Pakistan has been the closest ally of the Taliban, the Sunni Muslim group which came to power in most of Afghanistan last year after a bloody civil war, and imposed a particularly brutal form of Islamic fundamentalist rule. The United States does not recognize the Taliban government and there are no US facilities or personnel in Afghanistan—at least officially—making Islamabad the nearest American target.

Last August the Clinton administration launched a cruise missile attack on a camp in southern Afghanistan, near the border with Pakistan, which it claimed was used as a training complex for Osama bin Laden and his supporters. The Taliban government in Kabul denounced the air attack for what it was—a flagrant act of aggression and violation of Afghan sovereignty—and denied any connection between their country and the embassy bombings in Africa.

In the last several months Washington has stepped up its pressure on Afghanistan to arrest bin Laden and hand him over to US authorities, obtaining support from Russia and China—engaged in their own conflicts with Islamic fundamentalist elements in central Asia—for a United Nations Security Council resolution demanding bin Laden's extradition. This resolution, passed October 15, gave the Taliban regime 30 days to comply or face sanctions including an end to landing rights for the Afghan national airline Ariana.

These demands have provoked genuine popular outrage in Afghanistan, where 50,000 people marched in Kandahar, the country's second largest city and Taliban's political center, and stoned a UN facility.
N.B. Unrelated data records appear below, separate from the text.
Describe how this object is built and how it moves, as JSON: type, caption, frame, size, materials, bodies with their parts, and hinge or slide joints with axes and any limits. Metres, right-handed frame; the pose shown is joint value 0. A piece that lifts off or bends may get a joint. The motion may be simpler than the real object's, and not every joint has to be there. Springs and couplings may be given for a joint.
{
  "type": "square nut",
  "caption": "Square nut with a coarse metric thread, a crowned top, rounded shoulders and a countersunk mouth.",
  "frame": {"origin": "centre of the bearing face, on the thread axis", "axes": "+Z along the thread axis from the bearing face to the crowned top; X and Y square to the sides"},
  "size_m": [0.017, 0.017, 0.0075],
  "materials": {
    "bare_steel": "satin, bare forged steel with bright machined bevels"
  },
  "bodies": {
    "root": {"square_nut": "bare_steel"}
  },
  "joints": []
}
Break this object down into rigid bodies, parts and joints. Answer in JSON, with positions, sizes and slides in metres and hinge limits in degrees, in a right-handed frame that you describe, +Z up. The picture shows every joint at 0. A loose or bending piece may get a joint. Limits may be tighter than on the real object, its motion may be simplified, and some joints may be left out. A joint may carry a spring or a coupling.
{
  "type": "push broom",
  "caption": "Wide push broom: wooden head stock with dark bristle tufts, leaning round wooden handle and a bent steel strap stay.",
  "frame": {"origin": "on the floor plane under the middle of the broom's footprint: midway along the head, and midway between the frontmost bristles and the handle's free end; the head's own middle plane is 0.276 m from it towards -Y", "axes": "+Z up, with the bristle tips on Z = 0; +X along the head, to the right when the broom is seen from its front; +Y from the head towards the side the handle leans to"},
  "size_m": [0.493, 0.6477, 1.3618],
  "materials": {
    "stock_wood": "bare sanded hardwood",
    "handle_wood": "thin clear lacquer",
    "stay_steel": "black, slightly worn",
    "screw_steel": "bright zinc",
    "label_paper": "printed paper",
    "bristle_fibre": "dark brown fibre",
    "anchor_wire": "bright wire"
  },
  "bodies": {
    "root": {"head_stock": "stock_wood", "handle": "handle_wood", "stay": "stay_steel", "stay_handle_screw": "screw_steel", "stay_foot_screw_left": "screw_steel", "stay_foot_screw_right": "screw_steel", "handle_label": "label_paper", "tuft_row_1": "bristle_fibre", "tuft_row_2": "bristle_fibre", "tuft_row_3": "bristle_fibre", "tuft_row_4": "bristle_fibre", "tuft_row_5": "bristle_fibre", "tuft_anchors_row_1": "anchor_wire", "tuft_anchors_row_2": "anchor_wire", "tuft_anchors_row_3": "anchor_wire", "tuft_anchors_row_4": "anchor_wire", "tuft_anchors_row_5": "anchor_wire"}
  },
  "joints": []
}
The Taliban government has refused to turn over bin Laden to the United States, and Washington has refused a Taliban proposal that bin Laden leave Afghanistan and go to another country.
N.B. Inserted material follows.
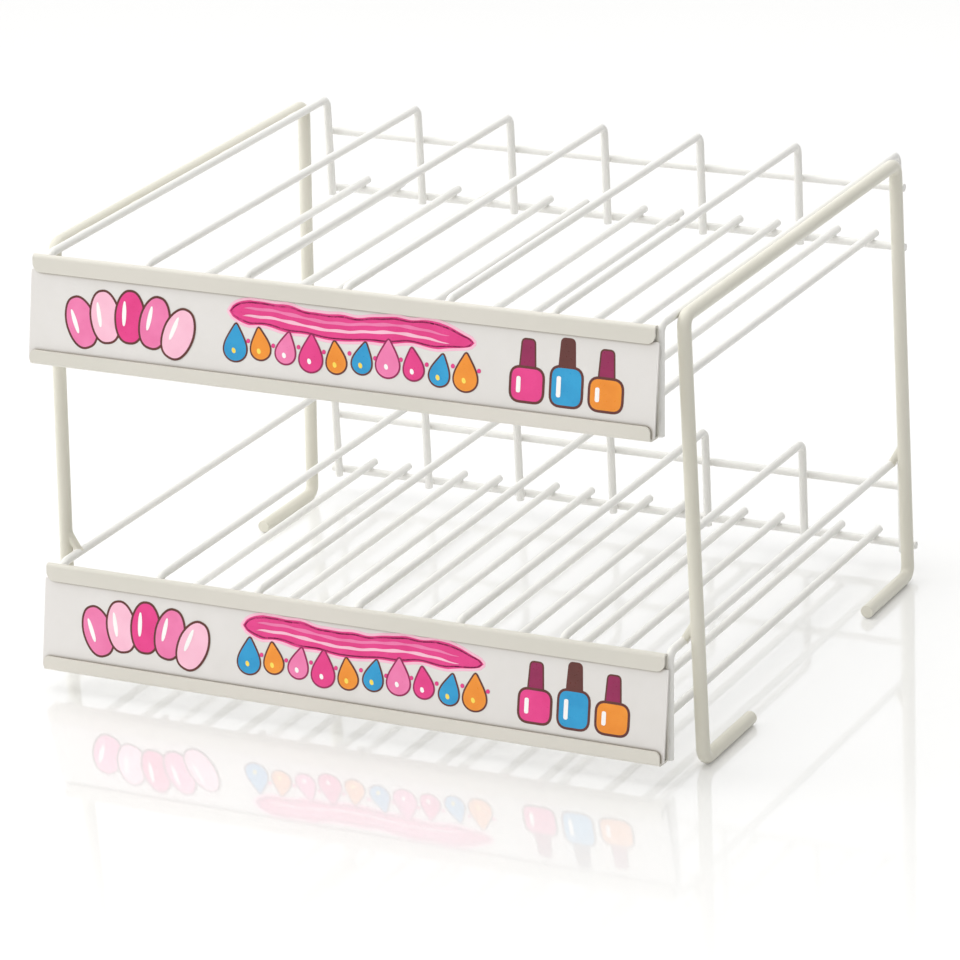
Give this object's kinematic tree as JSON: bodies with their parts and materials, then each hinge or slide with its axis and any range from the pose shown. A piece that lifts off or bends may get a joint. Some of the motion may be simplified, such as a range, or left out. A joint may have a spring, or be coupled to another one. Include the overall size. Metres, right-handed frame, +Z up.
{
  "type": "tiered wire display rack for small bottles",
  "caption": "Tiered countertop wire rack with open bottle lanes, a label channel with a slide-in card along each shelf front, welded between bent-wire side frames.",
  "frame": {"origin": "middle of the footprint, on the surface that the wire feet stand on", "axes": "+X to the right seen from the front, +Y to the back (the label channels face -Y), +Z up"},
  "size_m": [0.2546, 0.2246, 0.1604],
  "materials": {
    "frame_coat": "warm off-white powder coat, satin, on heavy bent wire",
    "wire_coat": "warm off-white powder coat, satin, on light wire",
    "channel_coat": "warm off-white powder coat, satin, on folded sheet",
    "label_card": null
  },
  "bodies": {
    "rack": {"upper_divider_wire_1": "wire_coat", "upper_divider_wire_2": "wire_coat", "upper_divider_wire_3": "wire_coat", "upper_divider_wire_4": "wire_coat", "upper_divider_wire_5": "wire_coat", "upper_divider_wire_6": "wire_coat", "upper_divider_wire_7": "wire_coat", "upper_lane_1_left_floor_wire": "wire_coat", "upper_lane_1_right_floor_wire": "wire_coat", "upper_lane_2_left_floor_wire": "wire_coat", "upper_lane_2_right_floor_wire": "wire_coat", "upper_lane_3_left_floor_wire": "wire_coat", "upper_lane_3_right_floor_wire": "wire_coat", "upper_lane_4_left_floor_wire": "wire_coat", "upper_lane_4_right_floor_wire": "wire_coat", "upper_lane_5_left_floor_wire": "wire_coat", "upper_lane_5_right_floor_wire": "wire_coat", "upper_lane_6_left_floor_wire": "wire_coat", "upper_lane_6_right_floor_wire": "wire_coat", "upper_back_stop_wire": "wire_coat", "upper_floor_cross_wire": "wire_coat", "upper_label_channel": "channel_coat", "lower_divider_wire_1": "wire_coat", "lower_divider_wire_2": "wire_coat", "lower_divider_wire_3": "wire_coat", "lower_divider_wire_4": "wire_coat", "lower_divider_wire_5": "wire_coat", "lower_divider_wire_6": "wire_coat", "lower_divider_wire_7": "wire_coat", "lower_lane_1_left_floor_wire": "wire_coat", "lower_lane_1_right_floor_wire": "wire_coat", "lower_lane_2_left_floor_wire": "wire_coat", "lower_lane_2_right_floor_wire": "wire_coat", "lower_lane_3_left_floor_wire": "wire_coat", "lower_lane_3_right_floor_wire": "wire_coat", "lower_lane_4_left_floor_wire": "wire_coat", "lower_lane_4_right_floor_wire": "wire_coat", "lower_lane_5_left_floor_wire": "wire_coat", "lower_lane_5_right_floor_wire": "wire_coat", "lower_lane_6_left_floor_wire": "wire_coat", "lower_lane_6_right_floor_wire": "wire_coat", "lower_back_stop_wire": "wire_coat", "lower_floor_cross_wire": "wire_coat", "lower_label_channel": "channel_coat", "left_side_frame": "frame_coat", "left_front_shelf_strut": "frame_coat", "left_rear_shelf_strut": "frame_coat", "right_side_frame": "frame_coat", "right_front_shelf_strut": "frame_coat", "right_rear_shelf_strut": "frame_coat"},
    "upper_card": {"upper_label_card": "label_card"},
    "lower_card": {"lower_label_card": "label_card"}
  },
  "joints": [
    {"name": "upper_card_slide", "type": "slide", "parent": "rack", "child": "upper_card", "axis": [1, 0, 0], "range_m": [-0.2, 0.2]},
    {"name": "lower_card_slide", "type": "slide", "parent": "rack", "child": "lower_card", "axis": [1, 0, 0], "range_m": [-0.2, 0.2]}
  ]
}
Taliban's principal leader, Mullah Mohammad Omar, issued an appeal to the American people to end "hostility" to his movement. "If you do not take a step in this direction ... once again you will face earthquakes and storms from God's side, and then you will be surprised ... what is coming to you, and you will not be able to do anything about it," Omar said.

The US State Department called Omar's statement "provocative" and said it had a "threatening tone." It is likely that Omar's comments will be cited by the US as proof that the Taliban regime ordered the rocket attacks in Islamabad. Given the past track record of the Clinton administration and the Pentagon, this means that American military action of some kind could be launched very soon against Afghanistan, together with a barrage of media propaganda about alleged ties to "terrorism."
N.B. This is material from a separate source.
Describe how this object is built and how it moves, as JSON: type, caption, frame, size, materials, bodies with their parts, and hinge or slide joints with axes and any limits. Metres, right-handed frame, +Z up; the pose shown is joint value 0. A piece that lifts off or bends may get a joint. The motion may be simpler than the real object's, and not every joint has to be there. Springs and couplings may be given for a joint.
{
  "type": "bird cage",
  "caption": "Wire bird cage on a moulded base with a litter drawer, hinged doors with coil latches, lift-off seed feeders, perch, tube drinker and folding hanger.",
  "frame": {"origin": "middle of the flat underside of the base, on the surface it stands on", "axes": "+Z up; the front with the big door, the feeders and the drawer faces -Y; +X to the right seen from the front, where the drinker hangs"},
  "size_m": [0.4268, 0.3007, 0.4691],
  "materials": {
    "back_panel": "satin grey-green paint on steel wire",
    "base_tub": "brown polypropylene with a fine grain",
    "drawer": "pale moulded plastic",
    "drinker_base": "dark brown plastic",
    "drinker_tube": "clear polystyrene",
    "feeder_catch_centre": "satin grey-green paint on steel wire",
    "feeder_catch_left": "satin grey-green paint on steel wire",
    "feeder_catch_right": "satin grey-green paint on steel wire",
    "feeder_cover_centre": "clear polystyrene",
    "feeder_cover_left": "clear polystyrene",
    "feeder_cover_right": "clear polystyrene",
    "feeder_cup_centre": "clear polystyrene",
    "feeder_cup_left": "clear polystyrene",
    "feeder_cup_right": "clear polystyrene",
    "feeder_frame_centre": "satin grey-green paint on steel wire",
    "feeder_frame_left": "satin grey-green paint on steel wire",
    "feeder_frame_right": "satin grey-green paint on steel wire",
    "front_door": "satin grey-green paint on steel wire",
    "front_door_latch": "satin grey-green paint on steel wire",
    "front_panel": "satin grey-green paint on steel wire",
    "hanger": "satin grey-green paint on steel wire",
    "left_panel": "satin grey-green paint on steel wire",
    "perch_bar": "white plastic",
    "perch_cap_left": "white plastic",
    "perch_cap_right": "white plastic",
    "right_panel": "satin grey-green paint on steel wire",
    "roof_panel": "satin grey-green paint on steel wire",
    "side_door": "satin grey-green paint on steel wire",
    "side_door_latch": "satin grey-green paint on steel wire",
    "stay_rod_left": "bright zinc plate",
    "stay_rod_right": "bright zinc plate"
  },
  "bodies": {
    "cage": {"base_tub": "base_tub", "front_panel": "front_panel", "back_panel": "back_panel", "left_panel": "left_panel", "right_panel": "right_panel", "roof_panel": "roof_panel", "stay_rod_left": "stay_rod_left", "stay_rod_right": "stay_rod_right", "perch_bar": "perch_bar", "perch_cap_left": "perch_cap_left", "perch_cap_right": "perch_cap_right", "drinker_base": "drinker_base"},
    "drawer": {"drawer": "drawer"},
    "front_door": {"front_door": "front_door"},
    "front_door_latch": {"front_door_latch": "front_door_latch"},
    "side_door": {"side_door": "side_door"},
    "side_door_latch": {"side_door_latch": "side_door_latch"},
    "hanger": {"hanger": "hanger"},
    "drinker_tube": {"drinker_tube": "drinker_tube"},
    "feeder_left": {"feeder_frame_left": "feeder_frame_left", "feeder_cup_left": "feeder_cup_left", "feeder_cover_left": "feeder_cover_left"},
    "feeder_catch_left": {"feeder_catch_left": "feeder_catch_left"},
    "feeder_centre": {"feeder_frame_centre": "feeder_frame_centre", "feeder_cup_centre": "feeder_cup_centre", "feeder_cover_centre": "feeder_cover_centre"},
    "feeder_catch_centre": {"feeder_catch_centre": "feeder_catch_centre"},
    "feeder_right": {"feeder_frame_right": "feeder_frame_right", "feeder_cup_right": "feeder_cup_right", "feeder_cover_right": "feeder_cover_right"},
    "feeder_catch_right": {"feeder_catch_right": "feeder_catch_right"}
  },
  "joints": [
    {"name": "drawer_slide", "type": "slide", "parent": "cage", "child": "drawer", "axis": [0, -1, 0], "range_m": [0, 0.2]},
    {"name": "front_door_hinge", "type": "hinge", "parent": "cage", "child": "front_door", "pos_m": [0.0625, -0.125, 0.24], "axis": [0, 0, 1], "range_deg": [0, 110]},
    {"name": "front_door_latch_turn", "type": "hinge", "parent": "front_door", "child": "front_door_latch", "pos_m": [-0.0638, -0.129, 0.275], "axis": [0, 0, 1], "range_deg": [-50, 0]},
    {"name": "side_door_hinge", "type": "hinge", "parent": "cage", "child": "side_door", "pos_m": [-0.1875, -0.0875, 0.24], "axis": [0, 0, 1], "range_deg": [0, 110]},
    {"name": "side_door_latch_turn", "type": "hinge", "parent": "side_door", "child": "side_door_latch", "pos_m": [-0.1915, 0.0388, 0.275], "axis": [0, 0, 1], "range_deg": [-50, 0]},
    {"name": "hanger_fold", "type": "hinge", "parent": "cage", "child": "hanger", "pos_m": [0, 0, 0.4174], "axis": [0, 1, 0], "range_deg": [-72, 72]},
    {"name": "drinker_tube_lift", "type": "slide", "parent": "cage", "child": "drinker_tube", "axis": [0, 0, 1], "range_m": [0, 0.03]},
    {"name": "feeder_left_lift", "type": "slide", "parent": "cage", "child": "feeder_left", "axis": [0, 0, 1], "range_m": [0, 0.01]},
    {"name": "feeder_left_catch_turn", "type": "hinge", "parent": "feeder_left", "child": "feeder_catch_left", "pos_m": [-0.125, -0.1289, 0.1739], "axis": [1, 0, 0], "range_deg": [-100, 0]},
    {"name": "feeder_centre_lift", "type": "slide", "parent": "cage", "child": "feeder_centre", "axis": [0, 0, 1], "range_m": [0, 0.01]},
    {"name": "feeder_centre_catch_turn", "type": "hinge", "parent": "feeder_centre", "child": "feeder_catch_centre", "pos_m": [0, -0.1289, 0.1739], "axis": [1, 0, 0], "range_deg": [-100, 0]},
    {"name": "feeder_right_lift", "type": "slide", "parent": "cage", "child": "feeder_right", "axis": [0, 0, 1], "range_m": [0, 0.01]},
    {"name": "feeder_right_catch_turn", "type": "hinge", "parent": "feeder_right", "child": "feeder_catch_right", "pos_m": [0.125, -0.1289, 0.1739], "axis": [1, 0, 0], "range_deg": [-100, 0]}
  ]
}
Not counting the nearly continuous American bombing of targets in Iraq, it is five months since the end of the last major US military action overseas, the NATO air war against Yugoslavia. That is a comparatively long period for military inaction by the Clinton administration, which has carried out more overseas military actions than any American government since the Vietnam War.

The new military regime in Islamabad is moving quickly to align itself with the increasingly aggressive stance by Washington. Musharraf announced Friday that he would be willing to join the international campaign orchestrated by the United States by calling on Taliban to hand over Osama bin Laden. Other Pakistani government officials, responsible for investigating the rocket attack in Islamabad, said that Taliban involvement could not be ruled out.

There are a number of pro-Taliban political and fundamentalist religious groups in Pakistan which would be likely targets in any crackdown ordered by Musharraf.

In Afghanistan Mullah Omar said he was convinced the Islamabad attack was carried out by forces seeking to undermine Taliban's relations with Pakistan and create conditions for further escalation of the conflict with the US and the United Nations. "We have shown readiness for negotiations," he said, "but the US government seems bent on force and looks down upon us."

Meanwhile a terrorist attack against a Taliban leader took place in the Afghan capital, on the same day as the Islamabad rockets. A car bomb exploded outside the main Wazir Akbar Khan mosque in Kabul, wounding the driver and damaging the car of Amir Khan Muttaqi, the information minister of the Taliban government.